[start of AVAILABLE DATA]
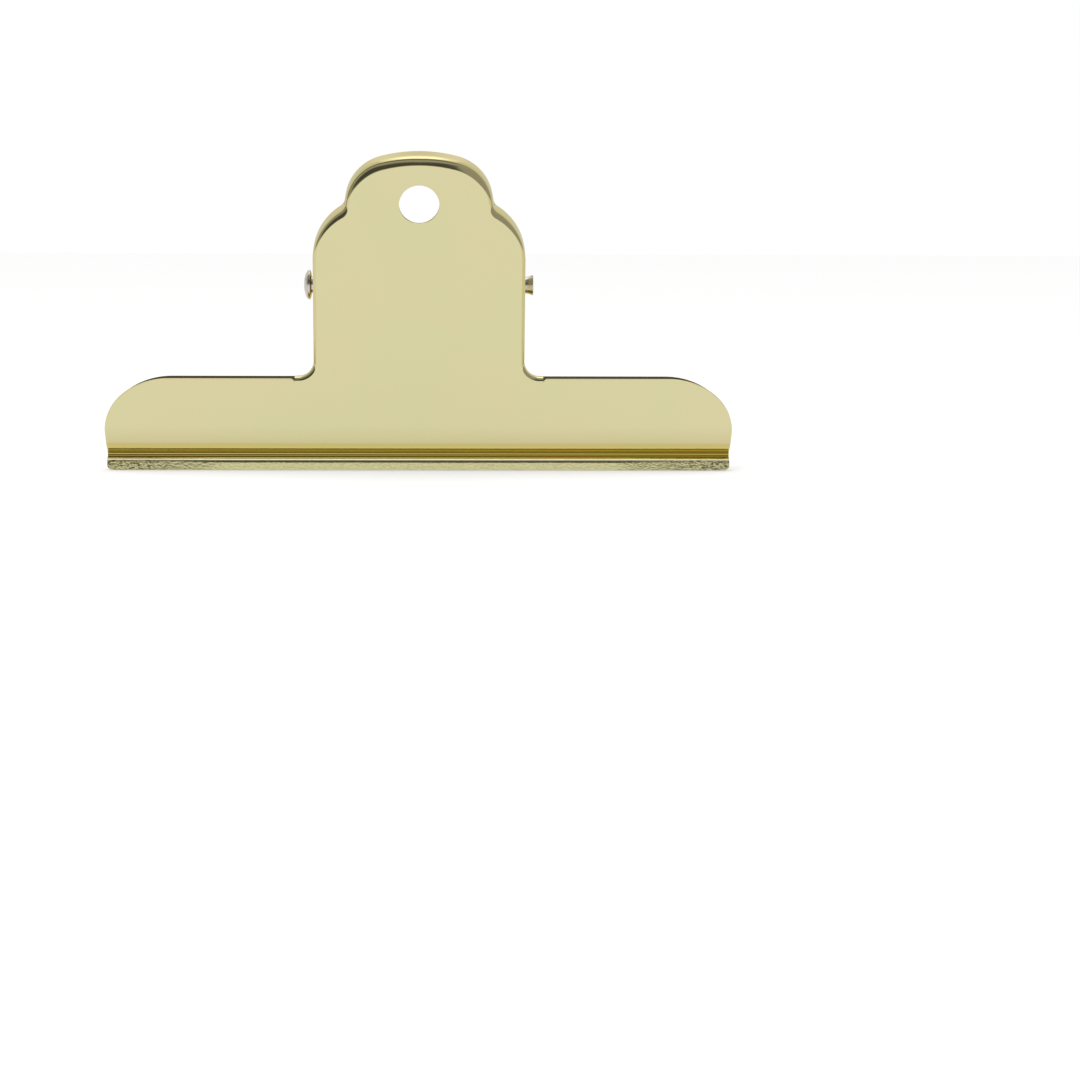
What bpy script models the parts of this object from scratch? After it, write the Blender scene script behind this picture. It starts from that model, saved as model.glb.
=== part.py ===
# Wide sprung paper clamp: two plated steel plates on one rivet, closed by a double torsion spring.
# Sizes are in metres. The handles stand up, the jaw lips rest on Z = 0 and the front plate faces -Y.

import math

import bmesh
import bpy
from mathutils import Matrix, Vector

# Whole clamp
CLAMP_HEIGHT = 0.0759
JAW_WIDTH = 0.1500
PIVOT_HEIGHT = 0.0442
LEAN = math.radians(16)

# Steel sheet
SHEET = 0.0009
BEND_RADIUS = 0.0025
SIDE_BEND_RADIUS = 0.0017
FOOT_BEND_RADIUS = 0.0011

# Jaw, from its lip up: outer radii of the rolled lip and the groove, and the turn of each
JAW_GAP = 0.0003
LIP_HEIGHT = 0.00165
LIP_RADIUS = 0.0014
LIP_TURN = math.radians(90)
GROOVE_RADIUS = 0.0006
GROOVE_OPENING = math.radians(60)
FACE_RADIUS = 0.0045

# Wings
WING_HEIGHT = 0.0218
WIDEST_HEIGHT = 0.0095
END_LENGTH = 0.0155
JAW_END_INSET = 0.0005
LIP_CORNER = 0.0011

# Handle outline
HANDLE_WIDTH = 0.0502
TOP_RADIUS = 0.03485
CORNER_RADIUS = 0.01145
CORNER_OFFSET = 0.0060
FLARE = math.radians(9.35)
NECK_RADIUS = 0.0023
SHOULDER_RADIUS = 0.01447
SHOULDER_HEIGHT = 0.0497
WIDE_BEND_START = 0.0570
WIDE_BEND_FULL = 0.0670
FILLET_RADIUS = 0.0035
FILLET_HEIGHT = 0.0256
FILLET_TURN = math.radians(90)
RIM_REACH = 0.0010
HOLE_DIAMETER = 0.0095
HOLE_DROP = 0.0112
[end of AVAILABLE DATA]
=== DIRECTIVE ===
Verbatim output is expected for the lines from the start of the data to the line in which "FOOT_BEND_RADIUS = 0.0011" appears, both included.

=== SOLUTION TO THE EXERCISE ===
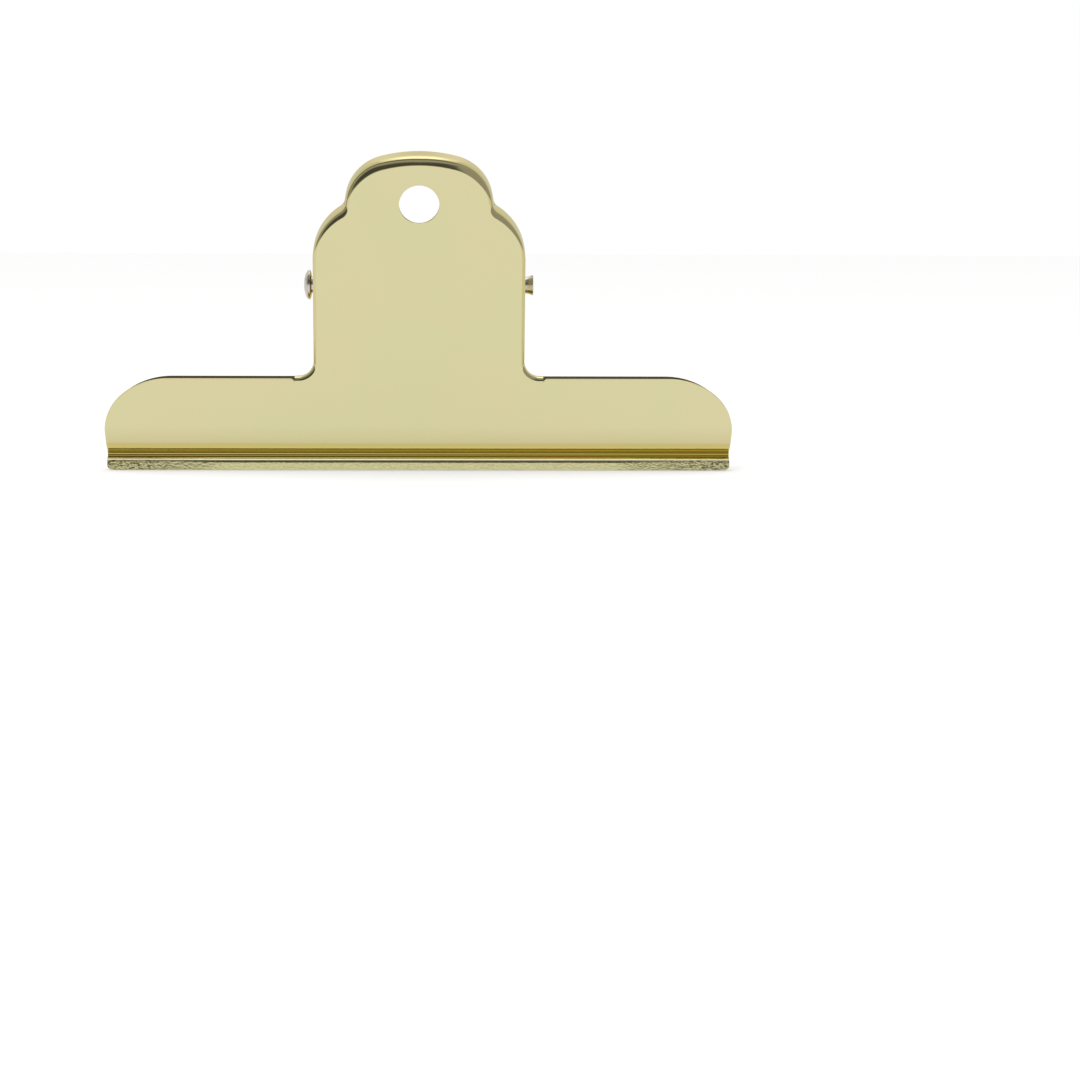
What bpy script models the parts of this object from scratch? After it, write the Blender scene script behind this picture. It starts from that model, saved as model.glb.
=== part.py ===
# Wide sprung paper clamp: two plated steel plates on one rivet, closed by a double torsion spring.
# Sizes are in metres. The handles stand up, the jaw lips rest on Z = 0 and the front plate faces -Y.

import math

import bmesh
import bpy
from mathutils import Matrix, Vector

# Whole clamp
CLAMP_HEIGHT = 0.0759
JAW_WIDTH = 0.1500
PIVOT_HEIGHT = 0.0442
LEAN = math.radians(16)

# Steel sheet
SHEET = 0.0009
BEND_RADIUS = 0.0025
SIDE_BEND_RADIUS = 0.0017
FOOT_BEND_RADIUS = 0.0011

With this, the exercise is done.